■ CHALLENGE
Every line in the data below from the one containing "top of the rim" down to the one containing "if empty is", both included, must be retyped exactly; no other line is to appear.

■ MATERIAL
+---+

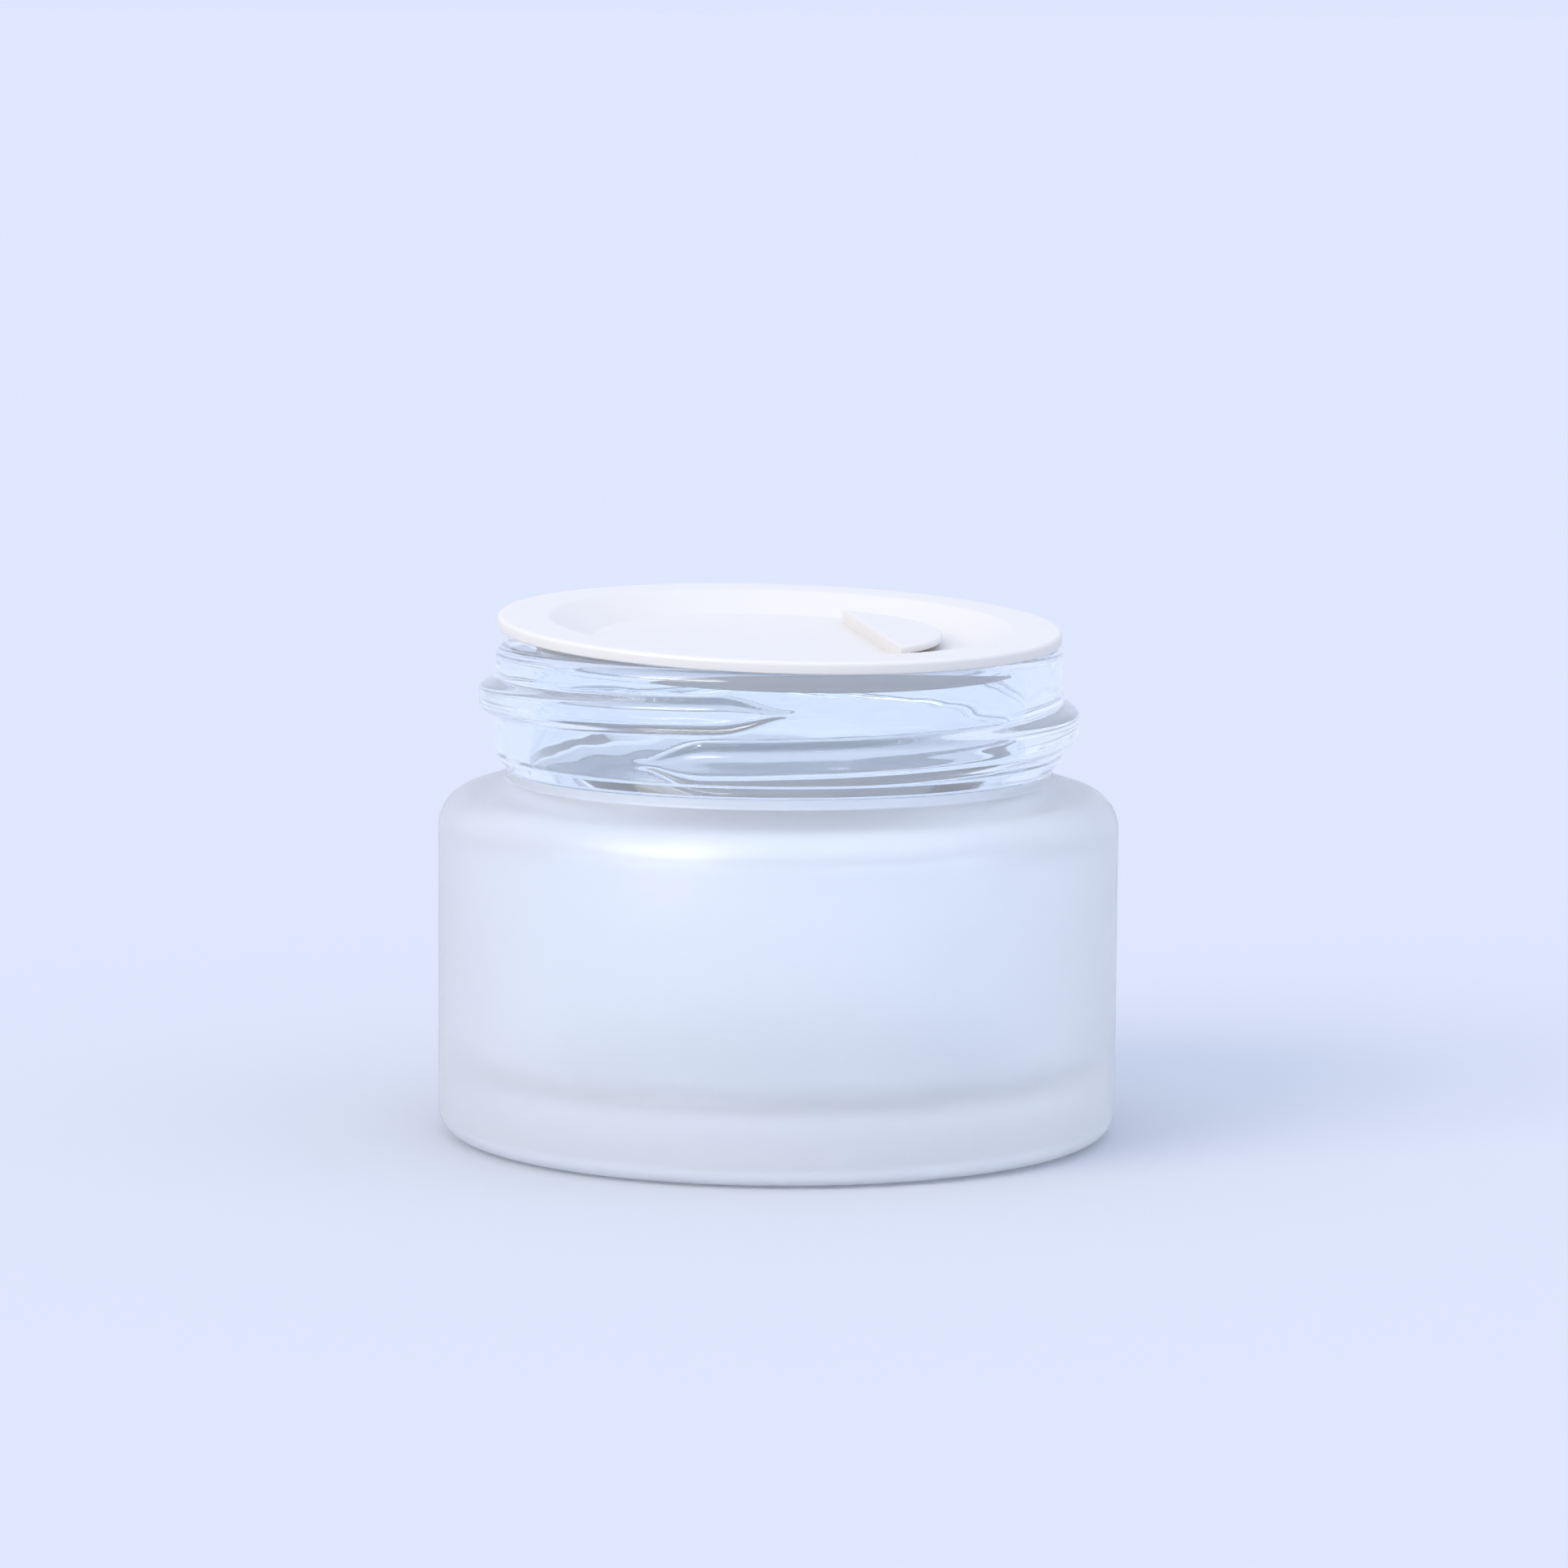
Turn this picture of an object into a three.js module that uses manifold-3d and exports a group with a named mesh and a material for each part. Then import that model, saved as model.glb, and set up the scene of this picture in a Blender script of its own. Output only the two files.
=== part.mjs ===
// Cosmetic cream jar: a heavy round glass jar with a threaded neck, and the
// loose white inner disc that seals its mouth. Millimetres, +Z up. The origin
// is the centre of the ring that the jar stands on. The front is -Y.

import * as THREE from 'three';
import { mergeVertices } from 'three/addons/utils/BufferGeometryUtils.js';
import Module from 'manifold-3d';

// ---- Driving dimensions -------------------------------------------------

const ROUND_SEGMENTS = 60;      // facets round every turned surface
const ARC_DIVISIONS = 2;        // half the facets in each profile arc
const TAB_ARC_SEGMENTS = 16;
const MERGE_TOLERANCE = 1e-5;   // vertices closer than this are one vertex

// Glass body
const BODY_RADIUS = 30;
const BASE_CORNER_RADIUS = 2.2;
const PUSH_UP_HEIGHT = 0.8;     // how far the underside is hollowed
const PUSH_UP_RADIUS = 22.5;
const BEARING_INNER_RADIUS = 23.5;
const SHOULDER_CORNER_RADIUS = 3.4;
const SHOULDER_CORNER_Z = 27.2; // height where the wall starts to turn in
const SHOULDER_SLOPE = THREE.MathUtils.degToRad(16.7);

// Neck, from the groove above the shoulder to the rim
const GROOVE_RADIUS = 24.1;
const GROOVE_TOP_Z = 32.5;
const NECK_RADIUS = 25;
const NECK_BOTTOM_Z = 33.5;
const RIM_Z = 43.3;
const RIM_CORNER_RADIUS = 1.2;
const MOUTH_RADIUS = 21.9;
const MOUTH_CORNER_RADIUS = 0.5;

// Cream cavity
const CAVITY_RADIUS = 23.4;
const CAVITY_TAPER_Z = 21.5;    // where the cavity's wall starts to lean in
const CAVITY_STEP_RADIUS = 22.8;
const CAVITY_STEP_Z = 26.2;     // where the lean ends in a short step to the mouth
const CAVITY_NECK_Z = 27.6;     // where the cavity has closed to the mouth
const CAVITY_FLOOR_Z = 5.4;
const CAVITY_CORNER_RADIUS = 3;

// External thread: one right-hand start, an oval ridge that swells out of the
// neck wall and sinks back into it
const THREAD_PITCH = 4.3;
const THREAD_START_DEG = -30;   // measured from the front, towards +X
const THREAD_END_DEG = 364;
const THREAD_RIGHT_Z = 36.5;    // height of the ridge where it passes +X
const THREAD_DEPTH = 1.5;
const THREAD_FADE_DEG = 16;
const THREAD_TIP_SHARE = 0.1;   // least share of its height that a fading end keeps
const THREAD_HALF_HEIGHT_START = 1.95;
const THREAD_HALF_HEIGHT_END = 1.45;
const NECK_ROWS = 22;           // bands of the neck wall that carry the ridge
const ON_WALL_TOLERANCE = 1e-3; // how near the neck radius a point is on its wall

// Inner disc, in its own frame: Z is 0 on the underside of its flange
const FLANGE_RADIUS = 24.85;
const FLANGE_THICKNESS = 0.8;
const FLANGE_EDGE_RADIUS = 0.3;
const PAN_RIM_RADIUS = 20.4;    // where the sloped wall of the recess starts
const PAN_FLOOR_RADIUS = 16.4;
const PAN_FLOOR_TOP_Z = -0.95;
const PAN_THICKNESS = 0.8;
const PLUG_RADIUS = 21.4;
const PLUG_THICKNESS = 0.9;
const PLUG_BOTTOM_Z = -2.3;
const PLUG_CHAMFER = 0.3;

// Finger tab of the disc: a D-shaped plate on a straight riser
const TAB_RADIUS = 14.35;
const TAB_CHORD_OFFSET = 8.25;
const TAB_RISER_THICKNESS = 0.9;
const TAB_TOP_Z = 0.2;
const TAB_THICKNESS = 0.7;
const TAB_TURN = THREE.MathUtils.degToRad(12);

// How the disc lies on the rim: not pressed home, lifted at the back and left
const DISC_LIFT_BACK = THREE.MathUtils.degToRad(2.4);
const DISC_LIFT_LEFT = THREE.MathUtils.degToRad(1.45);
const REST_GAP = 0.3;

const GLASS_COLOR = 0xd3dff5;
const GLASS_ROUGHNESS = 0.35;
const DISC_COLOR = 0xf4f3fa;
const DISC_ROUGHNESS = 0.4;

// ---- Solids -------------------------------------------------------------

const wasm = await Module();
wasm.setup();

function toSolid(geometry) {
  const bare = geometry.clone();
  bare.deleteAttribute('normal');
  bare.deleteAttribute('uv');
  const merged = mergeVertices(bare, MERGE_TOLERANCE);
  const vertProperties = Float32Array.from(merged.attributes.position.array);
  const triVerts = Uint32Array.from(merged.index.array);
  return new wasm.Manifold(new wasm.Mesh({ numProp: 3, vertProperties, triVerts }));
}

function toGeometry(solid) {
  const mesh = solid.getMesh();
  const geometry = new THREE.BufferGeometry();
  const positions = new THREE.BufferAttribute(mesh.vertProperties, 3);
  geometry.setAttribute('position', positions);
  geometry.setIndex(new THREE.BufferAttribute(mesh.triVerts, 1));
  geometry.computeVertexNormals();
  return geometry;
}

// A profile in radius and height, turned round +Z
function turn(profile) {
  const points = profile.getPoints(ARC_DIVISIONS);
  const geometry = new THREE.LatheGeometry(points, ROUND_SEGMENTS);
  return geometry.rotateX(Math.PI / 2);
}

// ---- Glass jar ----------------------------------------------------------

const QUARTER = Math.PI / 2;
const NECK_TOP_Z = RIM_Z - RIM_CORNER_RADIUS;

function traceUnderside(profile) {
  profile.moveTo(0, PUSH_UP_HEIGHT);
  profile.lineTo(PUSH_UP_RADIUS, PUSH_UP_HEIGHT);
  profile.lineTo(BEARING_INNER_RADIUS, 0);
  const cornerCentre = BODY_RADIUS - BASE_CORNER_RADIUS;
  profile.lineTo(cornerCentre, 0);
  profile.absarc(cornerCentre, BASE_CORNER_RADIUS, BASE_CORNER_RADIUS, -QUARTER, 0);
}

function traceShoulder(profile) {
  const centre = BODY_RADIUS - SHOULDER_CORNER_RADIUS;
  const end = QUARTER - SHOULDER_SLOPE;
  profile.absarc(centre, SHOULDER_CORNER_Z, SHOULDER_CORNER_RADIUS, 0, end);
  const endRadius = centre + SHOULDER_CORNER_RADIUS * Math.cos(end);
  const endZ = SHOULDER_CORNER_Z + SHOULDER_CORNER_RADIUS * Math.sin(end);
  const rise = (endRadius - GROOVE_RADIUS) * Math.tan(SHOULDER_SLOPE);
  profile.lineTo(GROOVE_RADIUS, endZ + rise);
}

function traceNeck(profile) {
  profile.lineTo(GROOVE_RADIUS, GROOVE_TOP_Z);
  profile.lineTo(NECK_RADIUS, NECK_BOTTOM_Z);
  for (let row = 1; row < NECK_ROWS; row += 1) {
    const z = THREE.MathUtils.lerp(NECK_BOTTOM_Z, NECK_TOP_Z, row / NECK_ROWS);
    profile.lineTo(NECK_RADIUS, z);
  }
  const rimCentre = NECK_RADIUS - RIM_CORNER_RADIUS;
  profile.absarc(rimCentre, NECK_TOP_Z, RIM_CORNER_RADIUS, 0, QUARTER);
  const mouthCentre = MOUTH_RADIUS + MOUTH_CORNER_RADIUS;
  const mouthZ = RIM_Z - MOUTH_CORNER_RADIUS;
  profile.absarc(mouthCentre, mouthZ, MOUTH_CORNER_RADIUS, QUARTER, 2 * QUARTER);
}

function traceCavity(profile) {
  profile.lineTo(MOUTH_RADIUS, CAVITY_NECK_Z);
  profile.lineTo(CAVITY_STEP_RADIUS, CAVITY_STEP_Z);
  profile.lineTo(CAVITY_RADIUS, CAVITY_TAPER_Z);
  const cornerCentre = CAVITY_RADIUS - CAVITY_CORNER_RADIUS;
  const cornerZ = CAVITY_FLOOR_Z + CAVITY_CORNER_RADIUS;
  profile.absarc(cornerCentre, cornerZ, CAVITY_CORNER_RADIUS, 0, -QUARTER, true);
  profile.lineTo(0, CAVITY_FLOOR_Z);
}

// How far the ridge has swelled at one angle: 0 at its two ends, 1 between
function threadFade(angleDeg) {
  const fromStart = (angleDeg - THREAD_START_DEG) / THREAD_FADE_DEG;
  const fromEnd = (THREAD_END_DEG - angleDeg) / THREAD_FADE_DEG;
  return THREE.MathUtils.smoothstep(Math.min(fromStart, fromEnd), 0, 1);
}

// How far the ridge stands out of the neck wall at an angle and a height
function ridgeHeight(angleDeg, z) {
  const along = (angleDeg - THREAD_START_DEG) / (THREAD_END_DEG - THREAD_START_DEG);
  const ridgeZ = THREAD_RIGHT_Z + THREAD_PITCH * (angleDeg - 90) / 360;
  const fullHeight = THREE.MathUtils.lerp(
    THREAD_HALF_HEIGHT_START, THREAD_HALF_HEIGHT_END, along);
  const fade = threadFade(angleDeg);
  const offset = (z - ridgeZ) / (fullHeight * Math.max(fade, THREAD_TIP_SHARE));
  return THREAD_DEPTH * fade * Math.sqrt(Math.max(0, 1 - offset * offset));
}

// Swells the thread out of the turned neck wall
function raiseThread(geometry) {
  const { position } = geometry.attributes;
  for (let i = 0; i < position.count; i += 1) {
    const [x, y, z] = [position.getX(i), position.getY(i), position.getZ(i)];
    const onNeckWall = Math.abs(Math.hypot(x, y) - NECK_RADIUS) < ON_WALL_TOLERANCE;
    if (onNeckWall) {
      const angleDeg = THREE.MathUtils.radToDeg(Math.atan2(x, -y));
      const height = Math.max(ridgeHeight(angleDeg, z), ridgeHeight(angleDeg + 360, z));
      const scale = 1 + height / NECK_RADIUS;
      position.setXY(i, x * scale, y * scale);
    }
  }
  return geometry;
}

function makeJar() {
  const profile = new THREE.Path();
  traceUnderside(profile);
  traceShoulder(profile);
  traceNeck(profile);
  traceCavity(profile);
  return toGeometry(toSolid(raiseThread(turn(profile))));
}

// ---- Inner disc ---------------------------------------------------------

function tracePlug(profile) {
  const inner = PLUG_RADIUS - PLUG_THICKNESS;
  profile.lineTo(inner, PLUG_BOTTOM_Z);
  profile.lineTo(PLUG_RADIUS - PLUG_CHAMFER, PLUG_BOTTOM_Z);
  profile.lineTo(PLUG_RADIUS, PLUG_BOTTOM_Z + PLUG_CHAMFER);
  profile.lineTo(PLUG_RADIUS, 0);
}

function traceFlange(profile) {
  const edgeCentre = FLANGE_RADIUS - FLANGE_EDGE_RADIUS;
  const upperZ = FLANGE_THICKNESS - FLANGE_EDGE_RADIUS;
  profile.absarc(edgeCentre, FLANGE_EDGE_RADIUS, FLANGE_EDGE_RADIUS, -QUARTER, 0);
  profile.absarc(edgeCentre, upperZ, FLANGE_EDGE_RADIUS, 0, QUARTER);
}

function makeDiscBody() {
  const profile = new THREE.Path();
  const underside = PAN_FLOOR_TOP_Z - PAN_THICKNESS;
  profile.moveTo(0, underside);
  profile.lineTo(PAN_FLOOR_RADIUS, underside);
  profile.lineTo(PLUG_RADIUS - PLUG_THICKNESS, 0);
  tracePlug(profile);
  traceFlange(profile);
  profile.lineTo(PAN_RIM_RADIUS, FLANGE_THICKNESS);
  profile.lineTo(PAN_FLOOR_RADIUS, PAN_FLOOR_TOP_Z);
  profile.lineTo(0, PAN_FLOOR_TOP_Z);
  return toSolid(turn(profile));
}

// The piece of a round plate beyond a chord that lies across +X
function makeSegmentPlate(chord, radius, bottomZ, topZ) {
  const halfAngle = Math.acos(chord / radius);
  const outline = new THREE.Shape();
  outline.moveTo(chord, -radius * Math.sin(halfAngle));
  outline.absarc(0, 0, radius, -halfAngle, halfAngle);
  outline.closePath();
  const depth = topZ - bottomZ;
  const options = { depth, bevelEnabled: false, curveSegments: TAB_ARC_SEGMENTS };
  return new THREE.ExtrudeGeometry(outline, options).translate(0, 0, bottomZ);
}

function makeTab() {
  const sunkZ = PAN_FLOOR_TOP_Z - PAN_THICKNESS / 2;
  const plate = makeSegmentPlate(TAB_CHORD_OFFSET, TAB_RADIUS, sunkZ, TAB_TOP_Z);
  const undercutChord = TAB_CHORD_OFFSET + TAB_RISER_THICKNESS;
  const undercutTop = TAB_TOP_Z - TAB_THICKNESS;
  const undercut = makeSegmentPlate(undercutChord, PAN_FLOOR_RADIUS, sunkZ, undercutTop);
  return toSolid(plate.rotateZ(TAB_TURN)).subtract(toSolid(undercut.rotateZ(TAB_TURN)));
}

function makeDisc() {
  return toGeometry(makeDiscBody().add(makeTab()));
}

// ---- Assembly -----------------------------------------------------------

function makeMesh(name, geometry, color, roughness) {
  const material = new THREE.MeshStandardMaterial({ color, roughness, metalness: 0 });
  const mesh = new THREE.Mesh(geometry, material);
  mesh.name = name;
  return mesh;
}

const jar = makeMesh('glass_jar', makeJar(), GLASS_COLOR, GLASS_ROUGHNESS);

// The flange's lowest side lies over the flat top of the rim
const disc = makeMesh('inner_disc', makeDisc(), DISC_COLOR, DISC_ROUGHNESS);
const discTilt = Math.hypot(DISC_LIFT_BACK, DISC_LIFT_LEFT);
const landRadius = NECK_RADIUS - RIM_CORNER_RADIUS;
disc.position.z = RIM_Z + REST_GAP + landRadius * Math.sin(discTilt);
disc.rotation.set(DISC_LIFT_BACK, DISC_LIFT_LEFT, 0);

const creamJar = new THREE.Group();
creamJar.add(jar, disc);

export default creamJar;
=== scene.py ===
import math

import bmesh
import bpy
from mathutils import Euler, Matrix, Vector


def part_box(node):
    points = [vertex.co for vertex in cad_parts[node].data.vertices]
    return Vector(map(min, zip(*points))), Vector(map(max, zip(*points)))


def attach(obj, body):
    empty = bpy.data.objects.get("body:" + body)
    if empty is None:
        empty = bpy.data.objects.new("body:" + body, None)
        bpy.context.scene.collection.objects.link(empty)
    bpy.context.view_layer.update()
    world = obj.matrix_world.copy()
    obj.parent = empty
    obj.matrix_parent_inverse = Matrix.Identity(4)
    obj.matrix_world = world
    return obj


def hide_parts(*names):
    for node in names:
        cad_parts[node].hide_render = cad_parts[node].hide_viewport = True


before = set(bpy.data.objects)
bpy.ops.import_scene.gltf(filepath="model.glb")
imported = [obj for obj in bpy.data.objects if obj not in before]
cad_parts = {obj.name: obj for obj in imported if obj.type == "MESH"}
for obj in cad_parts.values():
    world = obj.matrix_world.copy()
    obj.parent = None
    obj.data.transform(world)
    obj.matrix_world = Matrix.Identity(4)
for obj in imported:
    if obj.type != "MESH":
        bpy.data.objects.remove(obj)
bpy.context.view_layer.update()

MM = 0.001

# ---- Sizes in millimetres, from the jar's axis and base unless a line says so ----

_, jar_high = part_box("glass_jar")
BODY_RADIUS = jar_high.x / MM
RIM_Z = jar_high.z / MM

AROUND = 300                    # steps round every turned surface
FILLET_STEP = math.radians(7)   # turn of a fillet between two of its points
TINY = 1e-6                     # lengths that differ by less are the same
ON_WALL = 1e-4                  # a point this near to the neck wall's radius is on the wall
SHARP_ANGLE = math.radians(10)  # edges bent further than this are shaded sharp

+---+

■ EXERCISE ANSWER
// The flange's lowest side lies over the flat top of the rim
const disc = makeMesh('inner_disc', makeDisc(), DISC_COLOR, DISC_ROUGHNESS);
const discTilt = Math.hypot(DISC_LIFT_BACK, DISC_LIFT_LEFT);
const landRadius = NECK_RADIUS - RIM_CORNER_RADIUS;
disc.position.z = RIM_Z + REST_GAP + landRadius * Math.sin(discTilt);
disc.rotation.set(DISC_LIFT_BACK, DISC_LIFT_LEFT, 0);

const creamJar = new THREE.Group();
creamJar.add(jar, disc);

export default creamJar;
=== scene.py ===
import math

import bmesh
import bpy
from mathutils import Euler, Matrix, Vector


def part_box(node):
    points = [vertex.co for vertex in cad_parts[node].data.vertices]
    return Vector(map(min, zip(*points))), Vector(map(max, zip(*points)))


def attach(obj, body):
    empty = bpy.data.objects.get("body:" + body)
    if empty is None:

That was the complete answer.